Reproduce the material exactly, omitting nothing.
══ Material provided ══
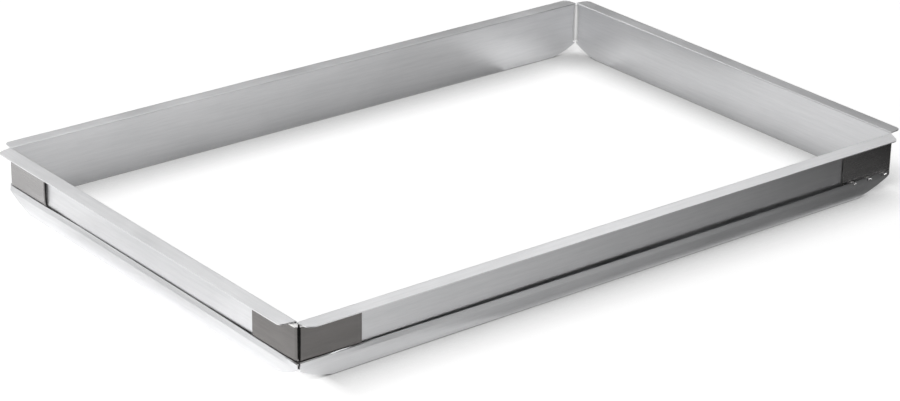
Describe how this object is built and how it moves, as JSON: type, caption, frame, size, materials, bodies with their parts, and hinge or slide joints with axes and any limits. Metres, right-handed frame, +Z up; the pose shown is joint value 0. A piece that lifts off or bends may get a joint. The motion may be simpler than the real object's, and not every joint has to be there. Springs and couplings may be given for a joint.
{
  "type": "baking sheet extender",
  "caption": "Bottomless rectangular frame of folded sheet metal that stands in a full-size sheet pan and raises its sides, with a flange around the top and brackets at the corners.",
  "frame": {"origin": "centre of the frame's plan, at the height of the surface it stands on", "axes": "+X along the long side to the right, +Y across to the back rail, +Z up"},
  "size_m": [0.6578, 0.4486, 0.0508],
  "materials": {
    "aluminium_sheet": "plain rolled sheet, satin",
    "stainless_sheet": "dark satin, rolled sheet"
  },
  "bodies": {
    "root": {"front_rail": "aluminium_sheet", "back_rail": "aluminium_sheet", "left_rail": "aluminium_sheet", "right_rail": "aluminium_sheet", "front_left_corner_bracket": "stainless_sheet", "front_right_corner_bracket": "stainless_sheet", "back_left_corner_bracket": "stainless_sheet", "back_right_corner_bracket": "stainless_sheet"}
  },
  "joints": []
}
═══
§ **Solution**
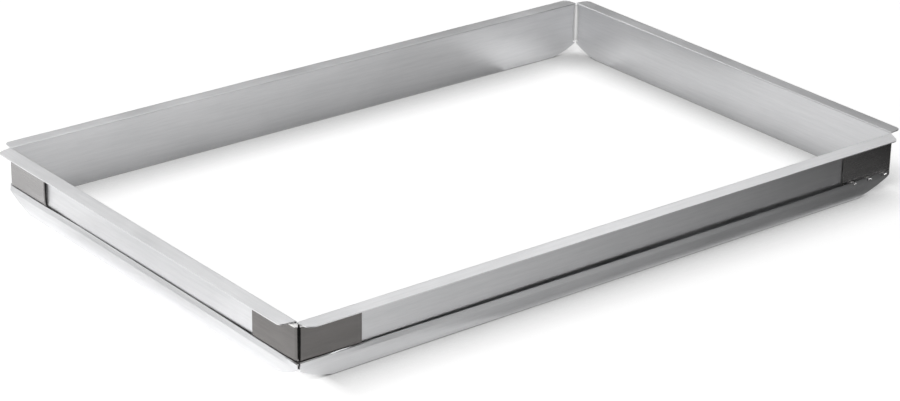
Describe how this object is built and how it moves, as JSON: type, caption, frame, size, materials, bodies with their parts, and hinge or slide joints with axes and any limits. Metres, right-handed frame, +Z up; the pose shown is joint value 0. A piece that lifts off or bends may get a joint. The motion may be simpler than the real object's, and not every joint has to be there. Springs and couplings may be given for a joint.
{
  "type": "baking sheet extender",
  "caption": "Bottomless rectangular frame of folded sheet metal that stands in a full-size sheet pan and raises its sides, with a flange around the top and brackets at the corners.",
  "frame": {"origin": "centre of the frame's plan, at the height of the surface it stands on", "axes": "+X along the long side to the right, +Y across to the back rail, +Z up"},
  "size_m": [0.6578, 0.4486, 0.0508],
  "materials": {
    "aluminium_sheet": "plain rolled sheet, satin",
    "stainless_sheet": "dark satin, rolled sheet"
  },
  "bodies": {
    "root": {"front_rail": "aluminium_sheet", "back_rail": "aluminium_sheet", "left_rail": "aluminium_sheet", "right_rail": "aluminium_sheet", "front_left_corner_bracket": "stainless_sheet", "front_right_corner_bracket": "stainless_sheet", "back_left_corner_bracket": "stainless_sheet", "back_right_corner_bracket": "stainless_sheet"}
  },
  "joints": []
}